Unfortunate, the spin-on adapter seals to the filter head exactly the same way the canister does, so installing the adapter won't solve the problem. You've got to make that joint work.

06-08-2019, 03:54 PM
It's easy to fit a second o-ring on top of a compressed o-ring that is embedded in the slot. When you do that, the o-ring will not seal properly. Disassemble and check the slot with a probe or dentist's pick for a second o-ring.

06-08-2019, 04:08 PM
+1 to the old seal. They get hard and stuck with age.

06-08-2019, 05:17 PM
Thanks to all. I was well aware of the old seal dilemma, however, I didn't think it was the issue since the filter had been put on and was fine, earlier. Upon closer examination, there is an old, hard seal, which I'm having difficulty getting out with a dental pick. I may have to chisel it out with something no wider than .100!

As Henry Higgins in My Fair Lady said, "****, ****, ****, ****!"

06-08-2019, 07:53 PM
Update: I was able to get under it with a very small screwdriver and finally force it up and out. Very hard/brittle, but only enough to break in two pieces, fortunately. I cleaned out the groove, then put a new gasket in, which seated nicely and fit overall. The canister was attached and screwed in. I had to tighten it quite a bit to stop the drips.

I'll think about the spin-on when I next change the oil, sometime this winter. Thanks to all for your valuable help, particularly calling out the obvious!

06-08-2019, 08:56 PM
Not really obvious...but we’ve all been burned by the same deal, and that’s why we know!

06-08-2019, 09:08 PM
Thanks to all. I was well aware of the old seal dilemma, however, I didn't think it was the issue since the filter had been put on and was fine, earlier.

Oddly enough, that is also almost always the case! I don't know exactly why, seems like maybe the old ring is good for two or three (or more?) filter lifetimes; but eventually it breaks or warps or something, so it will no longer seal even with a new seal on top of it.

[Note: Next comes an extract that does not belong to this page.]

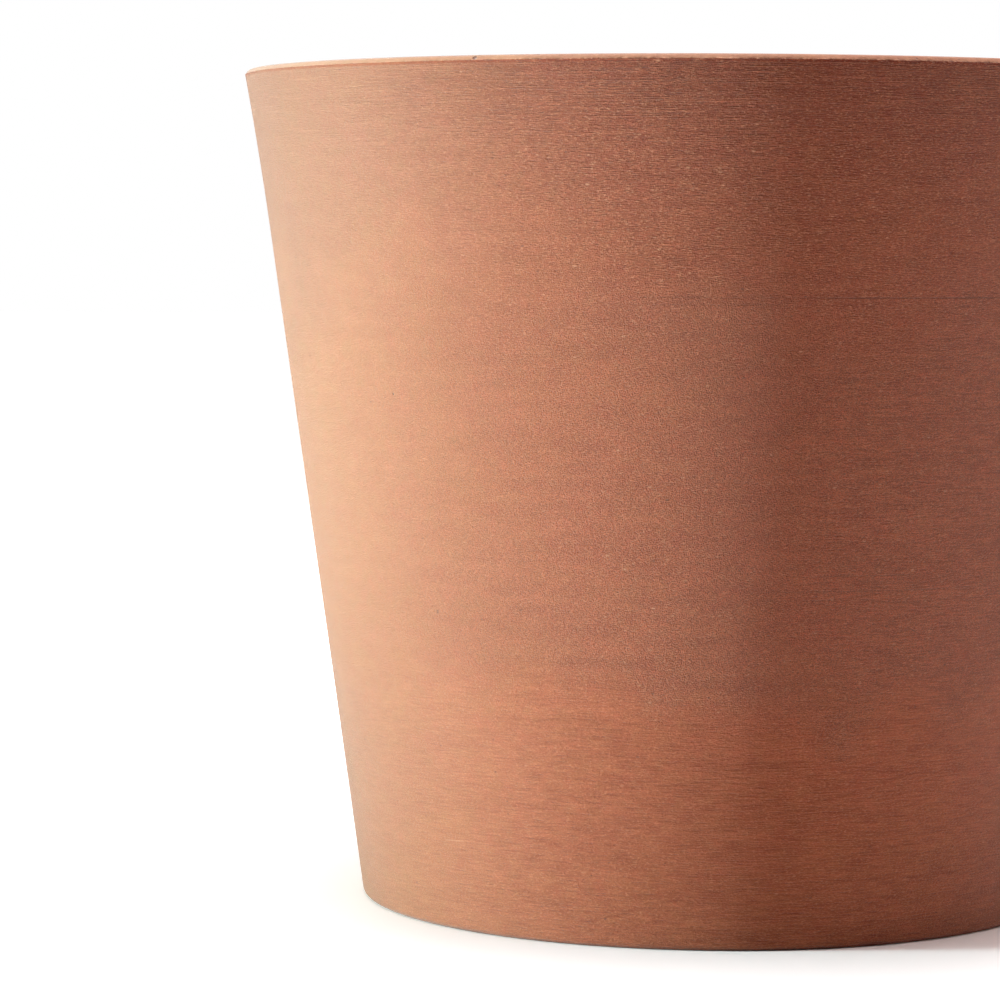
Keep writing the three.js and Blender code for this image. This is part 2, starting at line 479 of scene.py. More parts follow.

I've never gotten one out in one piece to find out!

06-09-2019, 03:15 PM
When I change the oil on canister filer, I usually make a morning of it. After I have cleaned the inside and outside of the canister, I put a thin layer of aviation gasket sealer on the outside in between the 2 metal piece and the canister and some on the small thick rubber O ring. I do not put any on the large O ring that sits in housing by replacing them they will seal. Let that sit for an hour or so then drive it, or let it sit for a day. The Aviation gasket sealer never really dries anyway. Plus I only tighten things up a little after snug.

06-14-2019, 09:51 PM
Follow up:As I mentioned earlier, I was able to get the old, hard gasket out and fit one from TRF. I then put the canister (with the filter inside) back on, but I had to tighten it up pretty good once it was filled with oil and under pressure with the engine running. I had a very tiny leak/drip at the end bolt, but figured that would go away or was from handling.

The drips continued and in about a week, I had leaked around a half-quart. Not good. I was afraid that I had tightened the canister too much and risked stretching the bolt. Tired of messing with it, I ordered a spin-on adapter and WIX 51516 filters. Today, I removed the original canister and carefully put the spin-on adapter with the correct torque. I put the threaded adapter on with blue Loctite and torqued it down, per the instructions. I spun on the new filter (painted a teal-green to mimic the original) and gave it one three-quarter turn by hand after it was seated. No drips, no runs, no errors. Success! Thanks to all for the advice and help.

06-15-2019, 12:28 AM
Just for reference...the bolt has another seal which is easily replaced. Don’t know if you plan to repair and save the original canister?!?

06-15-2019, 07:49 AM
Yes, John, I do plan to keep the original canister and will replace the seal(s). Steve’s ideas above also make sense. Thanks again.